— START OF Data provided —

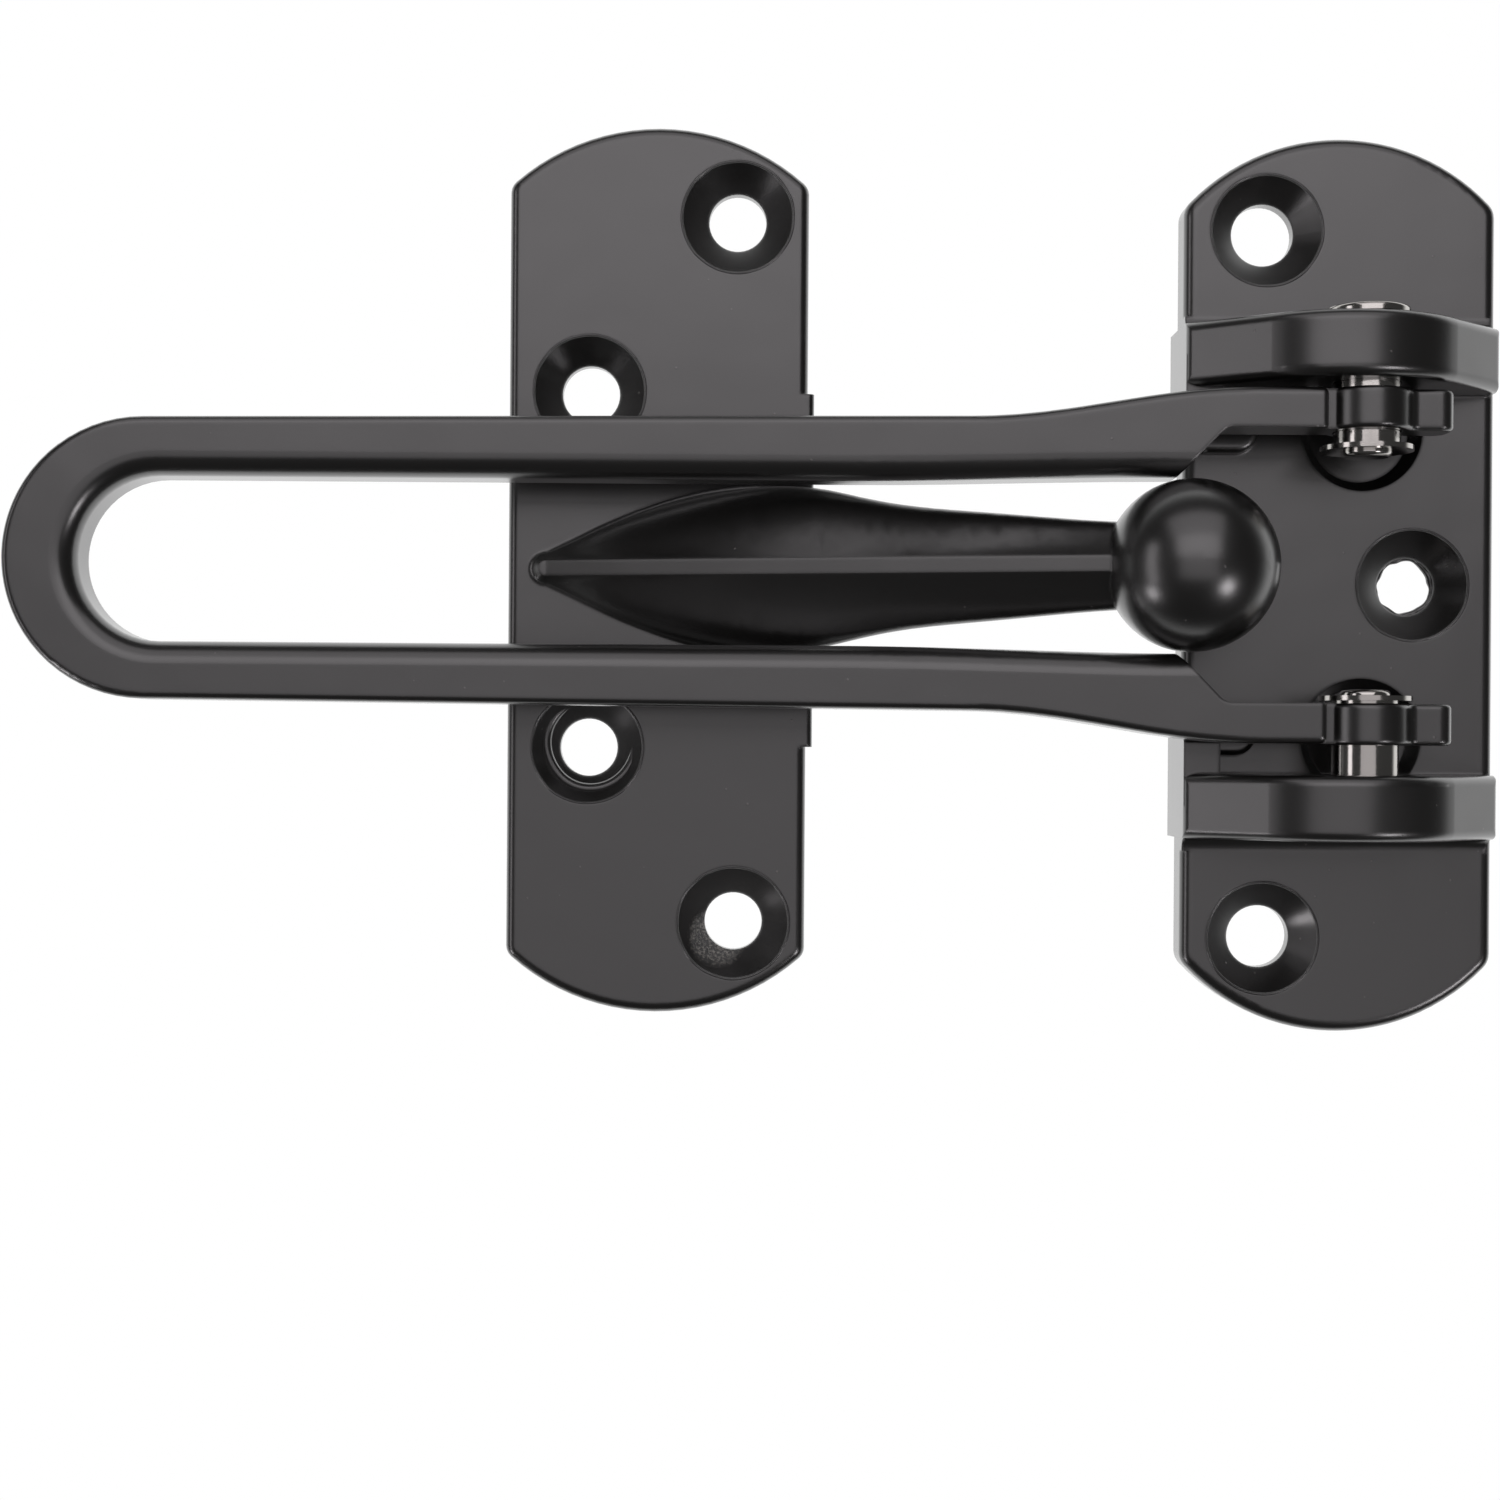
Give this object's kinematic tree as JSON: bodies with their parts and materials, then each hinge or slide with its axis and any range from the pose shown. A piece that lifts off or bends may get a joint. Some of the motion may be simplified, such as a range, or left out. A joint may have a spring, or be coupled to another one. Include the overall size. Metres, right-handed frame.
{
  "type": "swing bar door guard",
  "caption": "Door guard with a slotted swing bar, hinged between arched ears, that closes over a ball on a prow shaped arm to hold a door ajar",
  "frame": {"origin": "middle of the hinge plate's back face, on the mounting plane", "axes": "+X along the bar from its loop end to the hinge, +Y along the plates, +Z out of the door or frame"},
  "size_m": [0.1261, 0.0779, 0.019],
  "materials": {
    "black_casting": "satin black paint on a zinc die casting",
    "plated_pin": "bright nickel plated steel",
    "plated_washer": "bright nickel plated steel"
  },
  "bodies": {
    "plates": {"hinge_plate": "black_casting", "ball_plate": "black_casting", "upper_pin": "plated_pin", "lower_pin": "plated_pin", "upper_washer": "plated_washer", "lower_washer": "plated_washer"},
    "bar": {"swing_bar": "black_casting"}
  },
  "joints": [
    {"name": "bar_swing", "type": "hinge", "parent": "plates", "child": "bar", "pos_m": [0.0006, 0.0009, 0.01], "axis": [0, 1, 0], "range_deg": [0, 180]}
  ]
}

— END OF Data provided —

Return the material exactly as it stands.

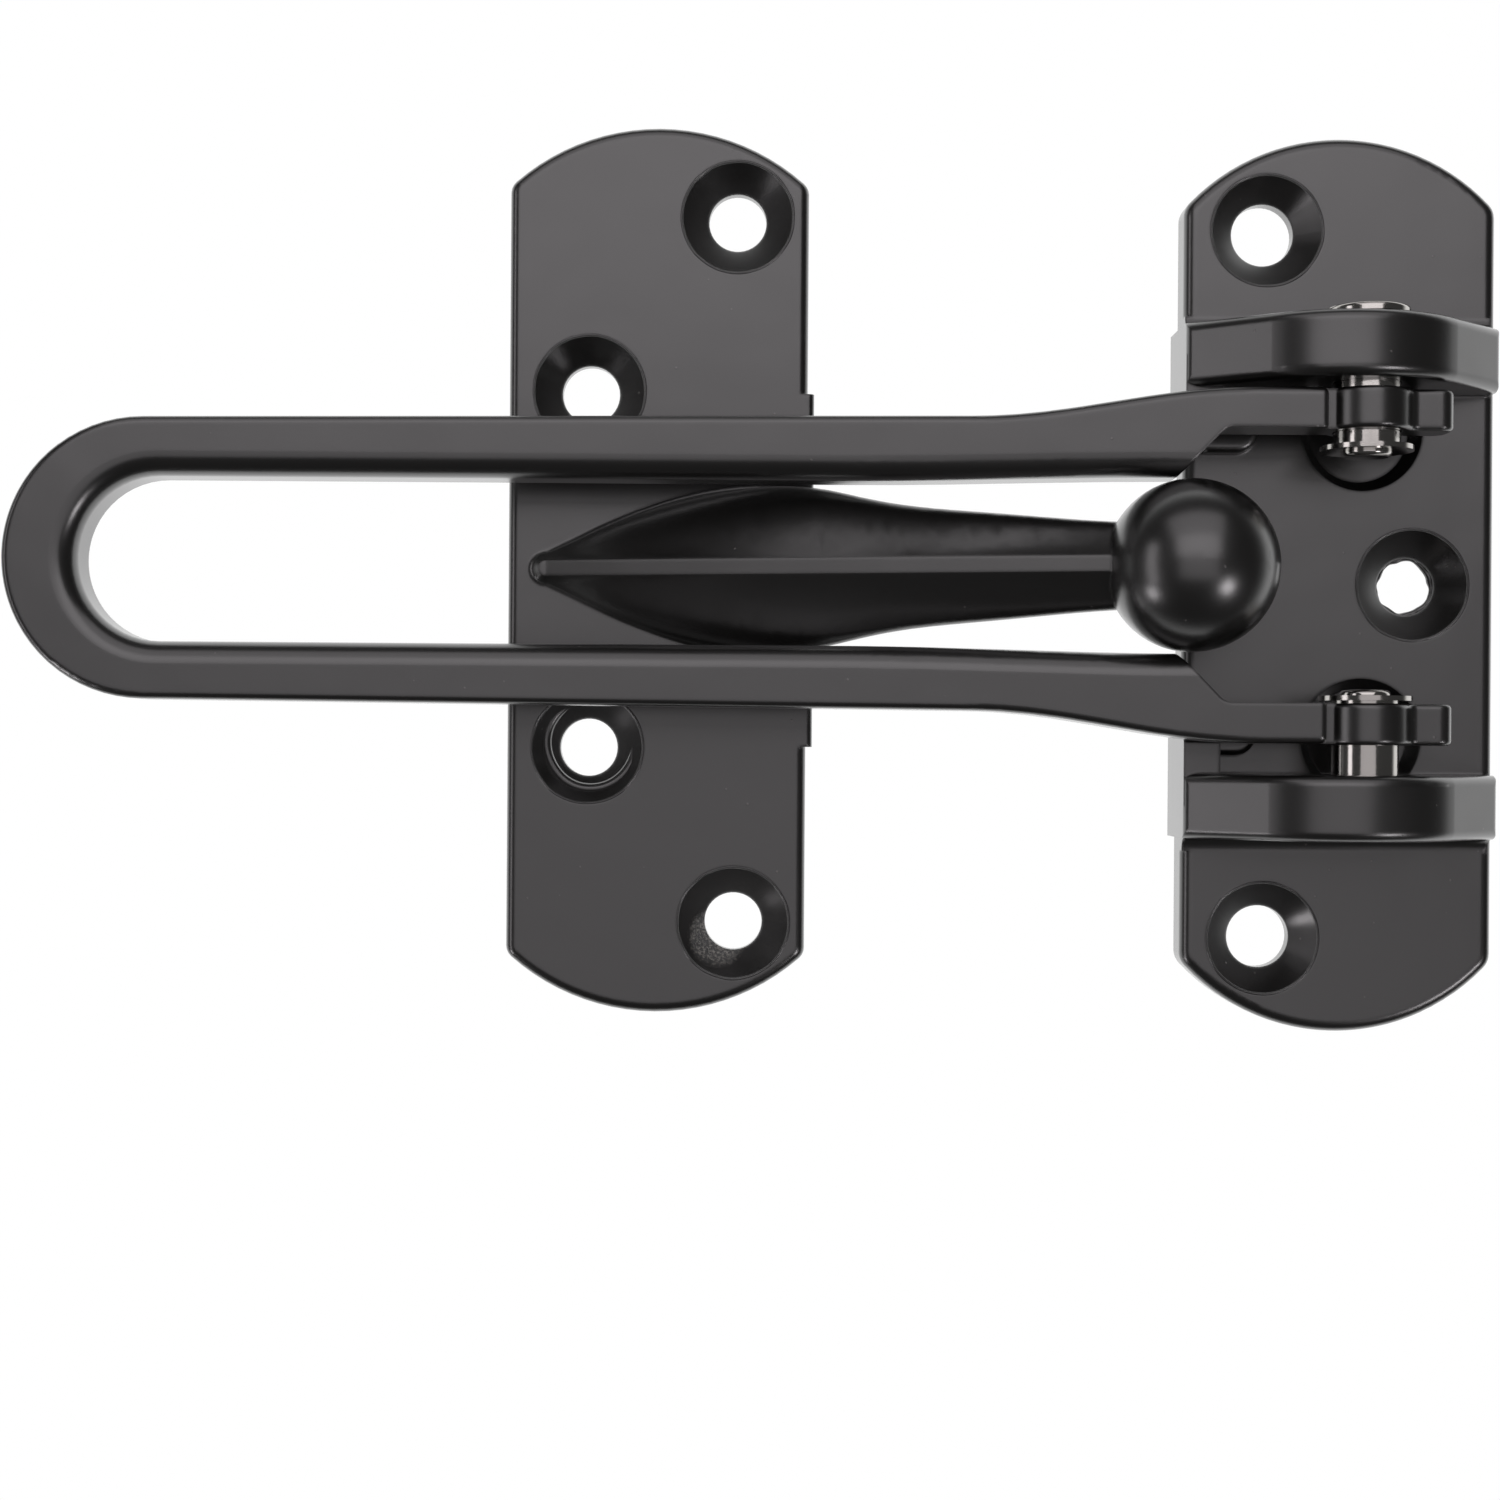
Give this object's kinematic tree as JSON: bodies with their parts and materials, then each hinge or slide with its axis and any range from the pose shown. A piece that lifts off or bends may get a joint. Some of the motion may be simplified, such as a range, or left out. A joint may have a spring, or be coupled to another one. Include the overall size. Metres, right-handed frame.
{
  "type": "swing bar door guard",
  "caption": "Door guard with a slotted swing bar, hinged between arched ears, that closes over a ball on a prow shaped arm to hold a door ajar",
  "frame": {"origin": "middle of the hinge plate's back face, on the mounting plane", "axes": "+X along the bar from its loop end to the hinge, +Y along the plates, +Z out of the door or frame"},
  "size_m": [0.1261, 0.0779, 0.019],
  "materials": {
    "black_casting": "satin black paint on a zinc die casting",
    "plated_pin": "bright nickel plated steel",
    "plated_washer": "bright nickel plated steel"
  },
  "bodies": {
    "plates": {"hinge_plate": "black_casting", "ball_plate": "black_casting", "upper_pin": "plated_pin", "lower_pin": "plated_pin", "upper_washer": "plated_washer", "lower_washer": "plated_washer"},
    "bar": {"swing_bar": "black_casting"}
  },
  "joints": [
    {"name": "bar_swing", "type": "hinge", "parent": "plates", "child": "bar", "pos_m": [0.0006, 0.0009, 0.01], "axis": [0, 1, 0], "range_deg": [0, 180]}
  ]
}